== DATA PROVIDED

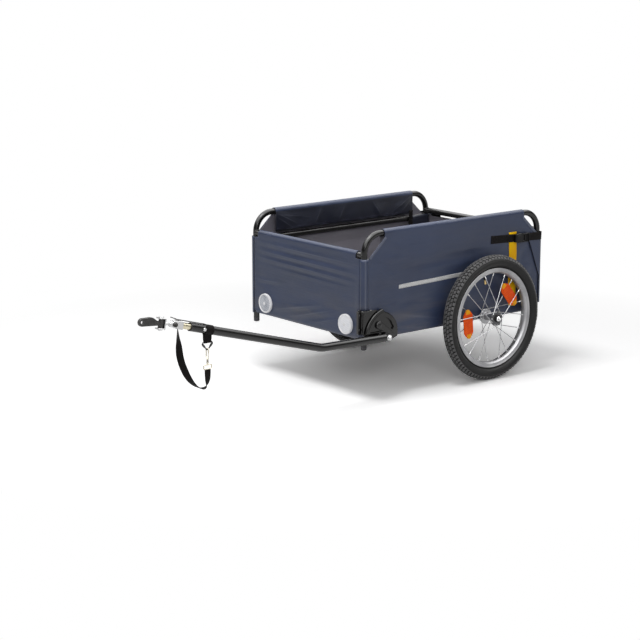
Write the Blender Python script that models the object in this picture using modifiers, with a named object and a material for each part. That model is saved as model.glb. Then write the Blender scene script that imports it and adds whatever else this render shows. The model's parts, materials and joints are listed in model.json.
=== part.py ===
# Two-wheeled bicycle cargo trailer: a tube frame with a cloth box, a side drawbar with a swivel hitch.
# X runs forwards, Y to the trailer's left and Z up. Lengths are in metres.
# Places along X are measured from the wheel axle, and the whole trailer is then moved so that
# the origin lies under the middle of its bounding box.

from math import asin, atan2, cos, hypot, pi, radians, sin, tan

import bmesh
import bpy
from mathutils import Matrix, Vector

# Clearances between pieces
GAP = 0.0003
CLOTH_FIT = 0.0006
RUNNING_FIT = 0.0003

# How far a cutter runs past the solid that it cuts
OVERSHOOT = 0.010
CUT_REACH = 0.030

# Frame
TUBE_RADIUS = 0.0095
FRONT_POST_X = 0.491
REAR_POST_X = -0.242
POST_Y = 0.265
BOX_HEIGHT = 0.3095
TOP_CROSS_DROP = 0.062
MID_RAIL_DROP = 0.082
BEND_RADIUS = 0.060
FOOT_DROP = 0.0415
FOOT_HEIGHT = 0.014
FOOT_SPIGOT_RADIUS = 0.0072
FOOT_SPIGOT_LENGTH = 0.012
FOOT_SPIGOT_CLEARANCE = 0.001
FOOT_CHAMFER = 0.003
TUBE_SIDES = 12

# Floor board
BOARD_THICKNESS = 0.006
BOARD_SIDE_LAP = 0.0035
BOARD_END_CLEARANCE = 0.0135

# Cloth
CLOTH = 0.002
HEM_CLOTH = 0.0024
WRAP_CLEARANCE = 0.0006
FLAP_HEM_DROP = 0.0645
SLEEVE_DROP = 0.072
CORNER_CUT_DROP = 0.013
FRONT_CORNER_CUT = 0.068
REAR_CORNER_CUT = 0.077
REAR_CORNER_RUN = 0.067
FRONT_FLAP = 0.018
FRONT_SLEEVE_INSET = 0.028
FRONT_PANEL_INSET = 0.0055
POST_ROOM = 0.001
TAILGATE_DROP = 0.0745
TAILGATE_SLEEVE_INSET = 0.020
TAILGATE_FOOT_ROOM = 0.0115
WING_LENGTH = 0.048
WING_EDGE = 0.0175
WING_HEIGHT = 0.1345
RAIL_HEM_TURN = radians(110)
POST_HEM_TURN = radians(15)
SLEEVE_LAP = 0.006
AXLE_OPENING_CLEARANCE = 0.0015
WRAP_STEPS = 8

# Strap and buckle across each rear corner
STRAP_FRONT_X = -0.025
STRAP_DROP = 0.070
STRAP_FALL = radians(2.34)
WEBBING_WIDTH = 0.025
WEBBING = 0.0016
WEBBING_SINK = 0.0003
WEBBING_RAMP = 0.008
WEBBING_RAMP_CLEARANCE = 0.002
SIDE_WEBBING_LENGTH = 0.113
BUCKLE_START = 0.098
SOCKET_LENGTH = 0.0325
SOCKET_HEIGHT = 0.030
SOCKET_THICKNESS = 0.0094
POCKET_HEIGHT = 0.0245
POCKET_THICKNESS = 0.0050
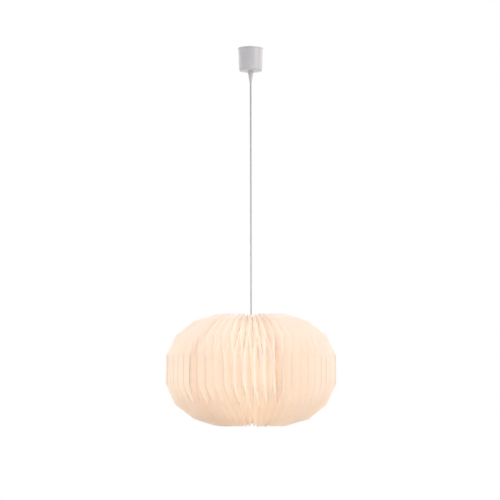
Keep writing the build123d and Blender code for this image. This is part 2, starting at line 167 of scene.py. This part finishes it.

====

GOAL. Repeat the entries above exactly, leaving nothing out.

FULL RESPONSE.
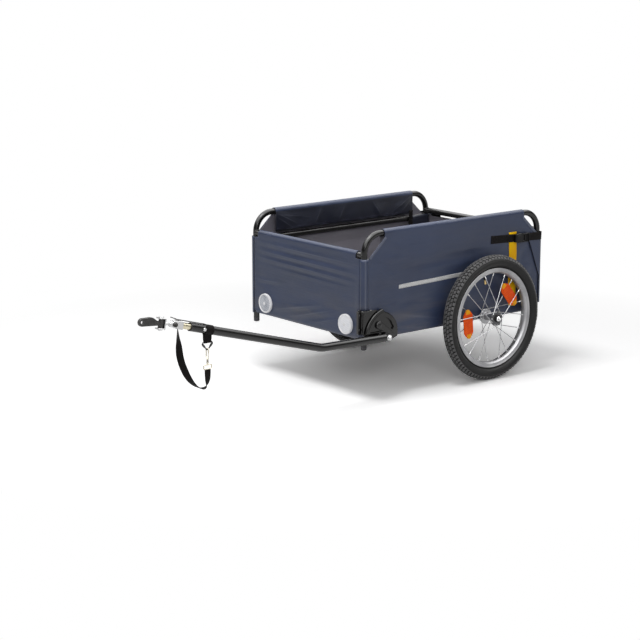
Write the Blender Python script that models the object in this picture using modifiers, with a named object and a material for each part. That model is saved as model.glb. Then write the Blender scene script that imports it and adds whatever else this render shows. The model's parts, materials and joints are listed in model.json.
=== part.py ===
# Two-wheeled bicycle cargo trailer: a tube frame with a cloth box, a side drawbar with a swivel hitch.
# X runs forwards, Y to the trailer's left and Z up. Lengths are in metres.
# Places along X are measured from the wheel axle, and the whole trailer is then moved so that
# the origin lies under the middle of its bounding box.

from math import asin, atan2, cos, hypot, pi, radians, sin, tan

import bmesh
import bpy
from mathutils import Matrix, Vector

# Clearances between pieces
GAP = 0.0003
CLOTH_FIT = 0.0006
RUNNING_FIT = 0.0003

# How far a cutter runs past the solid that it cuts
OVERSHOOT = 0.010
CUT_REACH = 0.030

# Frame
TUBE_RADIUS = 0.0095
FRONT_POST_X = 0.491
REAR_POST_X = -0.242
POST_Y = 0.265
BOX_HEIGHT = 0.3095
TOP_CROSS_DROP = 0.062
MID_RAIL_DROP = 0.082
BEND_RADIUS = 0.060
FOOT_DROP = 0.0415
FOOT_HEIGHT = 0.014
FOOT_SPIGOT_RADIUS = 0.0072
FOOT_SPIGOT_LENGTH = 0.012
FOOT_SPIGOT_CLEARANCE = 0.001
FOOT_CHAMFER = 0.003
TUBE_SIDES = 12

# Floor board
BOARD_THICKNESS = 0.006
BOARD_SIDE_LAP = 0.0035
BOARD_END_CLEARANCE = 0.0135

# Cloth
CLOTH = 0.002
HEM_CLOTH = 0.0024
WRAP_CLEARANCE = 0.0006
FLAP_HEM_DROP = 0.0645
SLEEVE_DROP = 0.072
CORNER_CUT_DROP = 0.013
FRONT_CORNER_CUT = 0.068
REAR_CORNER_CUT = 0.077
REAR_CORNER_RUN = 0.067
FRONT_FLAP = 0.018
FRONT_SLEEVE_INSET = 0.028
FRONT_PANEL_INSET = 0.0055
POST_ROOM = 0.001
TAILGATE_DROP = 0.0745
TAILGATE_SLEEVE_INSET = 0.020
TAILGATE_FOOT_ROOM = 0.0115
WING_LENGTH = 0.048
WING_EDGE = 0.0175
WING_HEIGHT = 0.1345
RAIL_HEM_TURN = radians(110)
POST_HEM_TURN = radians(15)
SLEEVE_LAP = 0.006
AXLE_OPENING_CLEARANCE = 0.0015
WRAP_STEPS = 8

# Strap and buckle across each rear corner
STRAP_FRONT_X = -0.025
STRAP_DROP = 0.070
STRAP_FALL = radians(2.34)
WEBBING_WIDTH = 0.025
WEBBING = 0.0016
WEBBING_SINK = 0.0003
WEBBING_RAMP = 0.008
WEBBING_RAMP_CLEARANCE = 0.002
SIDE_WEBBING_LENGTH = 0.113
BUCKLE_START = 0.098
SOCKET_LENGTH = 0.0325
SOCKET_HEIGHT = 0.030
SOCKET_THICKNESS = 0.0094
POCKET_HEIGHT = 0.0245
POCKET_THICKNESS = 0.0050
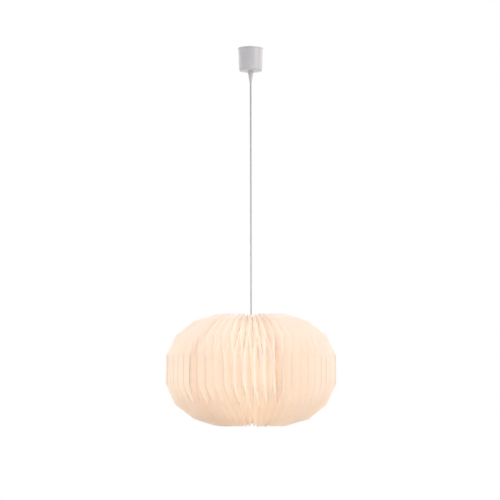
Keep writing the build123d and Blender code for this image. This is part 2, starting at line 167 of scene.py. This part finishes it.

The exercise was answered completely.